The problem:
Below is the data. Give it again, complete and exact.

Supplied material:
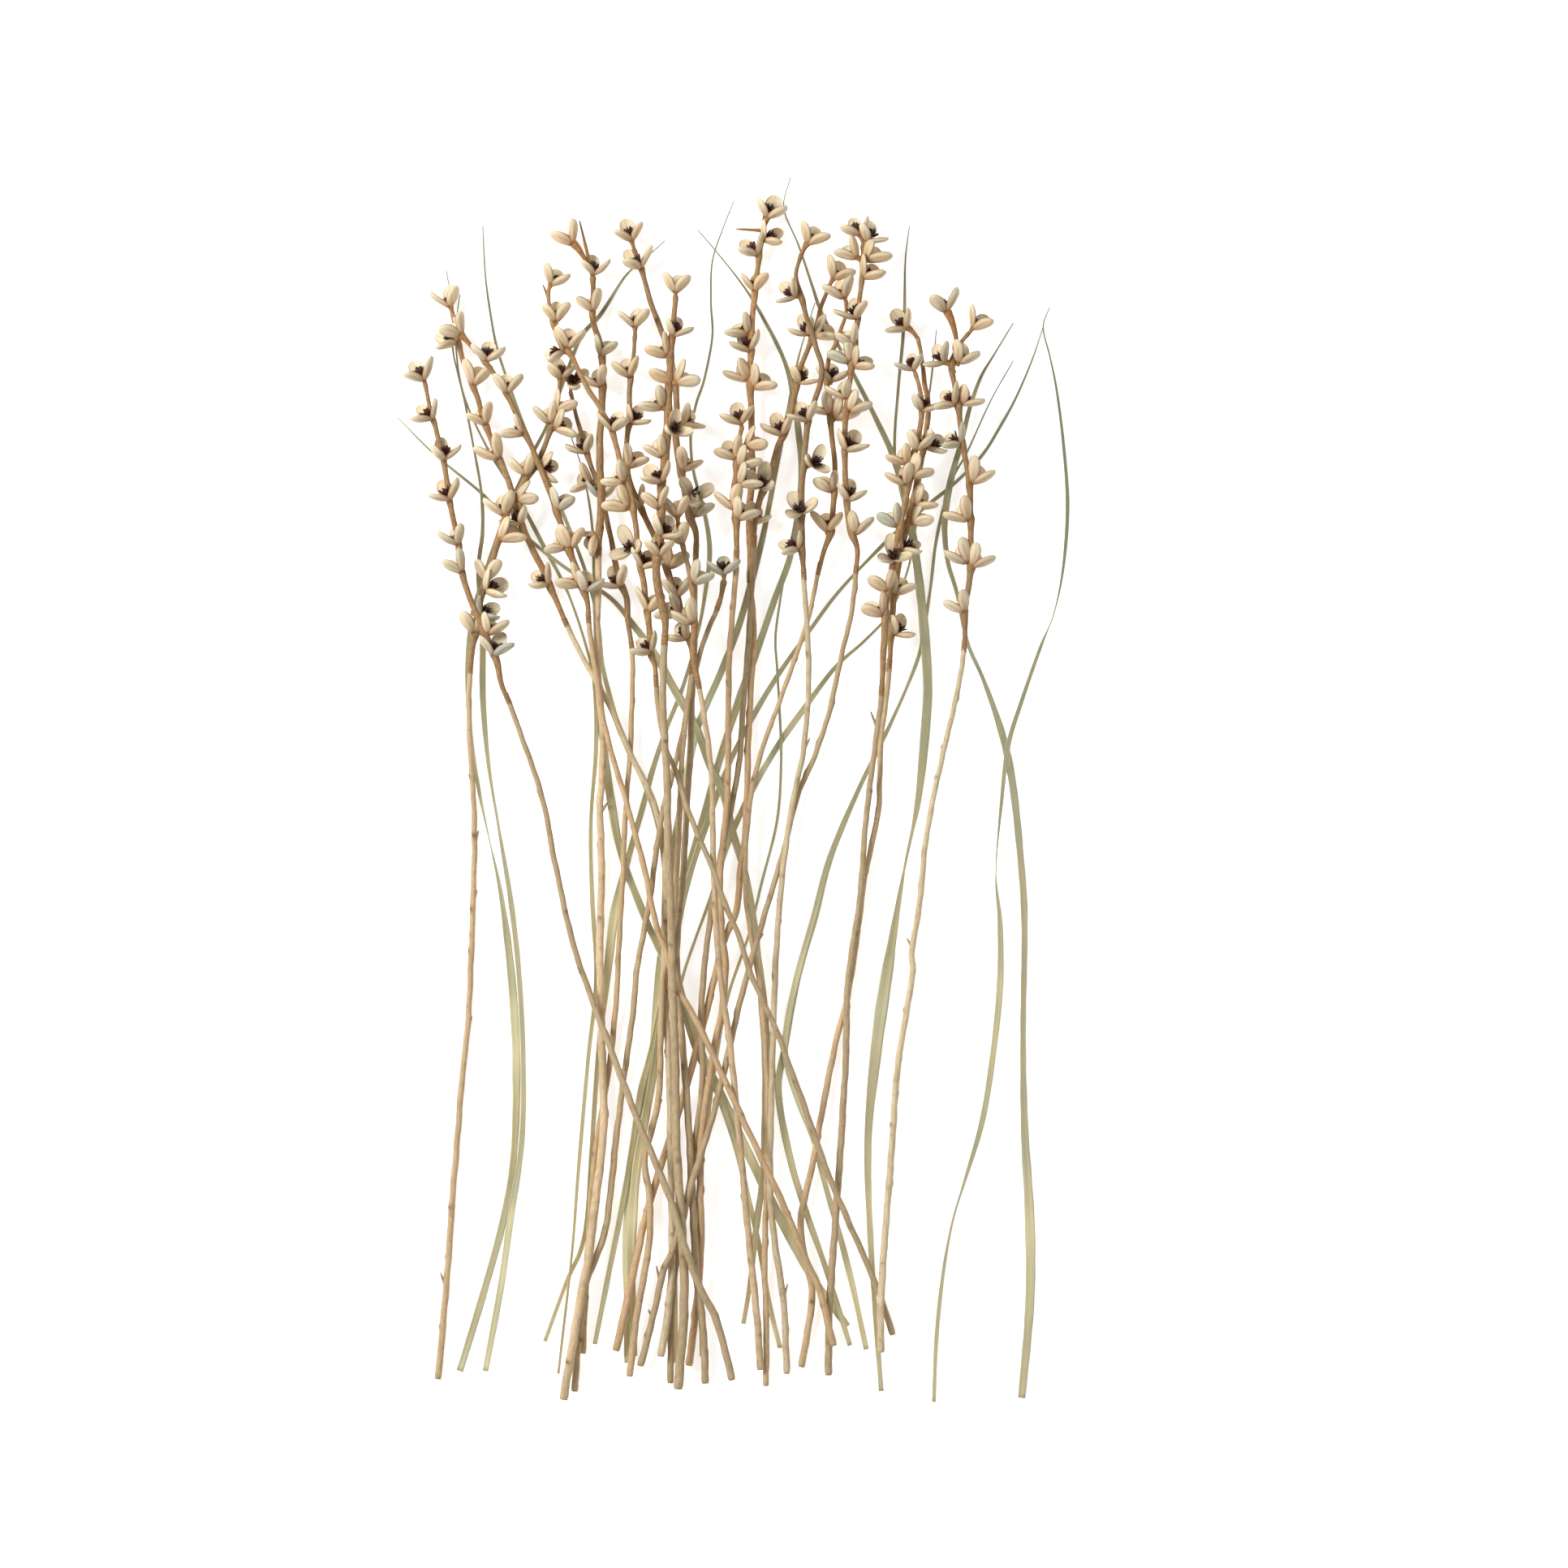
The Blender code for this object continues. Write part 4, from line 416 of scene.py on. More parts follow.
def smooth_curve(points):
    """Dense points on a Catmull-Rom curve through the given points."""
    chosen = np.array(points, float)
    padded = np.vstack([2 * chosen[0] - chosen[1], chosen, 2 * chosen[-1] - chosen[-2]])
    t = np.linspace(0, 1, CURVE_STEPS, endpoint=False)[:, None]
    spans = []
    for a, b, c, d in zip(padded[:-3], padded[1:-2], padded[2:-1], padded[3:]):
        cubic = 2 * b + (c - a) * t + (2 * a - 5 * b + 4 * c - d) * t ** 2 + (3 * b - a - 3 * c + d) * t ** 3
        spans.append(cubic / 2)
    return np.vstack(spans + [chosen[-1:]])


def lengths_along(points):
    steps = np.linalg.norm(np.diff(points, axis=0), axis=1)
    return np.concatenate([[0], np.cumsum(steps)])


def points_at(points, s):
    along = lengths_along(points)
    return np.column_stack([np.interp(s, along, points[:, axis]) for axis in range(points.shape[1])])


def even_steps(start, end, step):
    count = max(1, round((end - start) / step))
    return np.linspace(start, end, count + 1)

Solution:
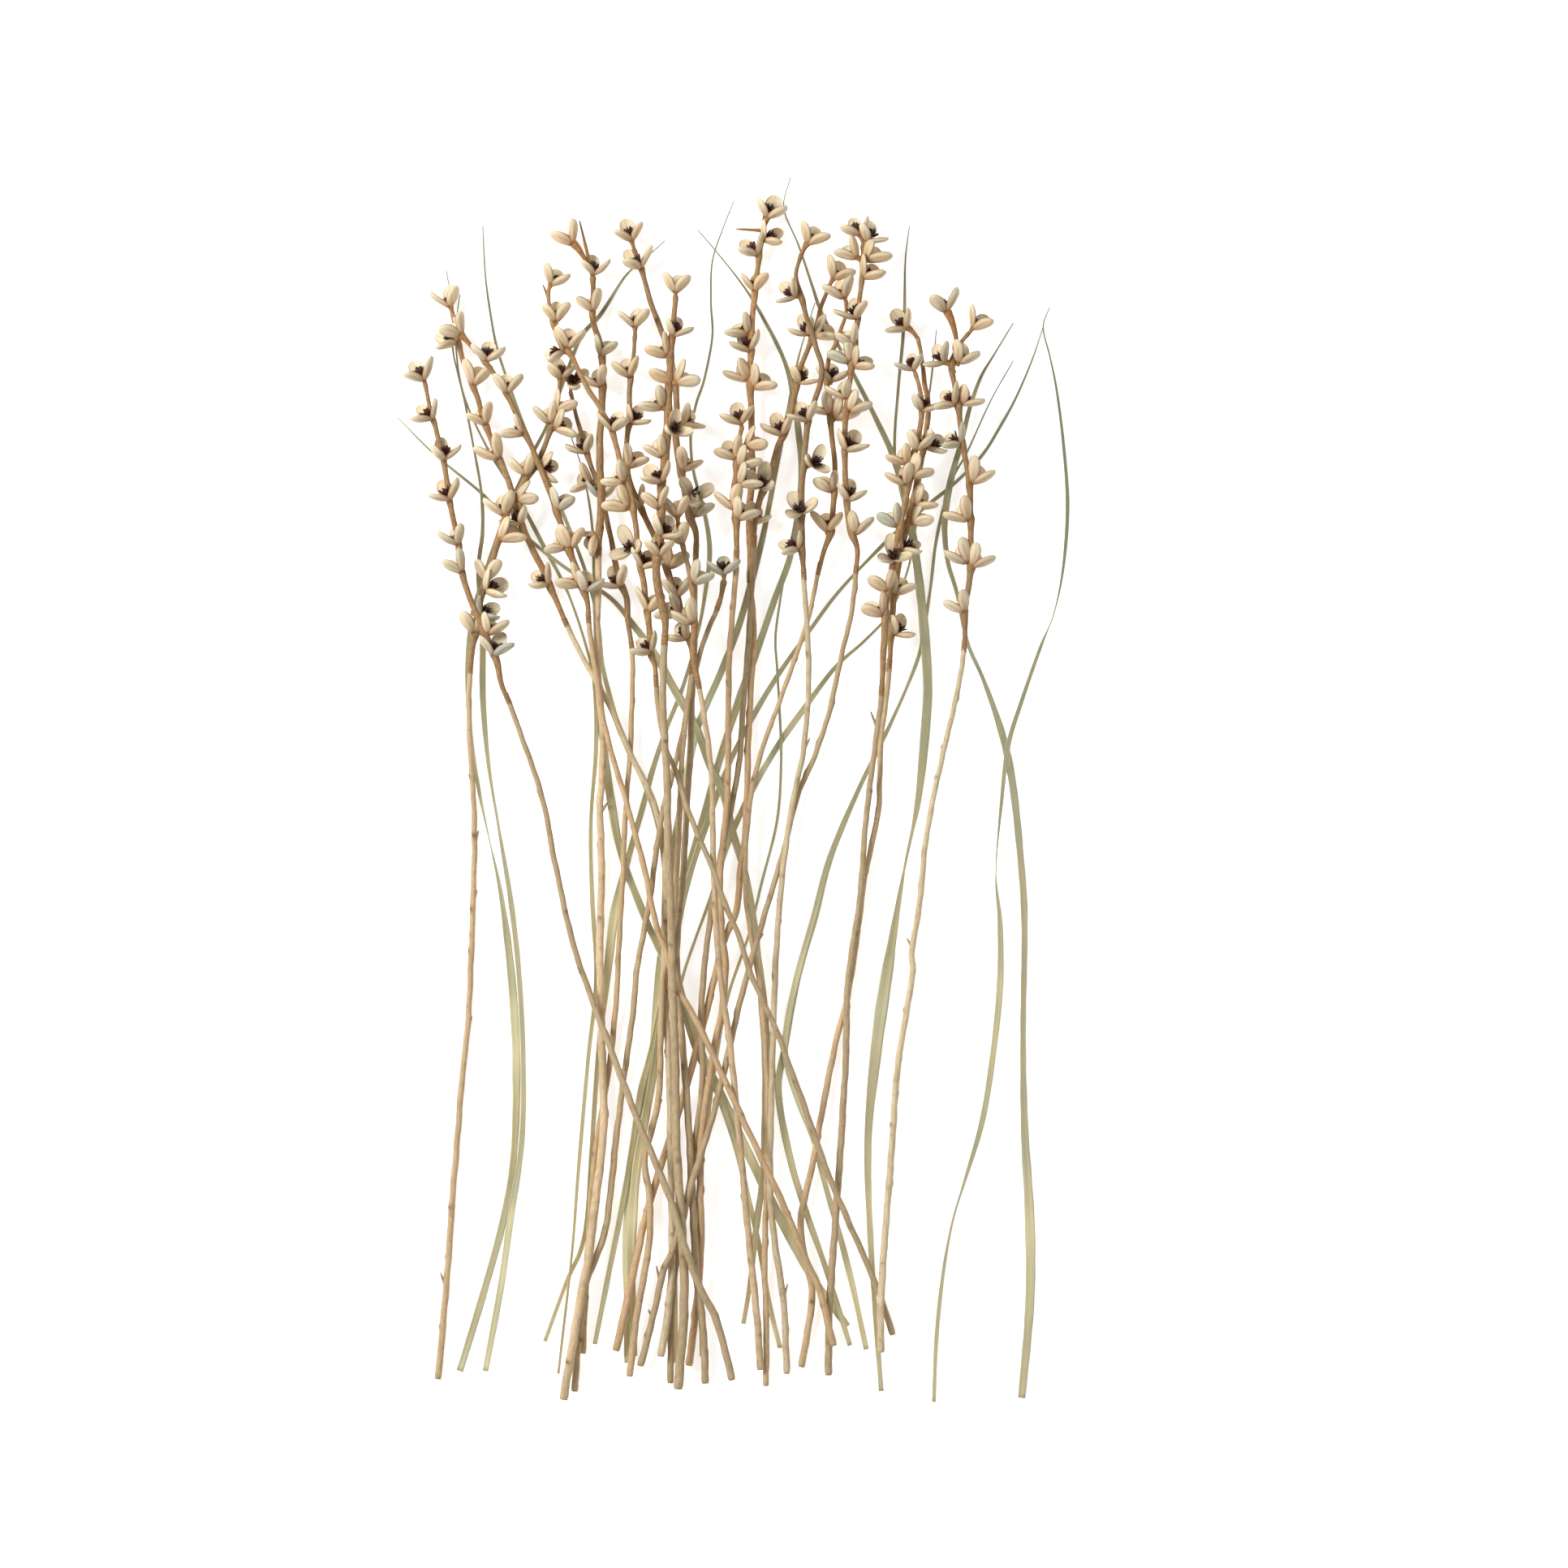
The Blender code for this object continues. Write part 4, from line 416 of scene.py on. More parts follow.
def smooth_curve(points):
    """Dense points on a Catmull-Rom curve through the given points."""
    chosen = np.array(points, float)
    padded = np.vstack([2 * chosen[0] - chosen[1], chosen, 2 * chosen[-1] - chosen[-2]])
    t = np.linspace(0, 1, CURVE_STEPS, endpoint=False)[:, None]
    spans = []
    for a, b, c, d in zip(padded[:-3], padded[1:-2], padded[2:-1], padded[3:]):
        cubic = 2 * b + (c - a) * t + (2 * a - 5 * b + 4 * c - d) * t ** 2 + (3 * b - a - 3 * c + d) * t ** 3
        spans.append(cubic / 2)
    return np.vstack(spans + [chosen[-1:]])


def lengths_along(points):
    steps = np.linalg.norm(np.diff(points, axis=0), axis=1)
    return np.concatenate([[0], np.cumsum(steps)])


def points_at(points, s):
    along = lengths_along(points)
    return np.column_stack([np.interp(s, along, points[:, axis]) for axis in range(points.shape[1])])


def even_steps(start, end, step):
    count = max(1, round((end - start) / step))
    return np.linspace(start, end, count + 1)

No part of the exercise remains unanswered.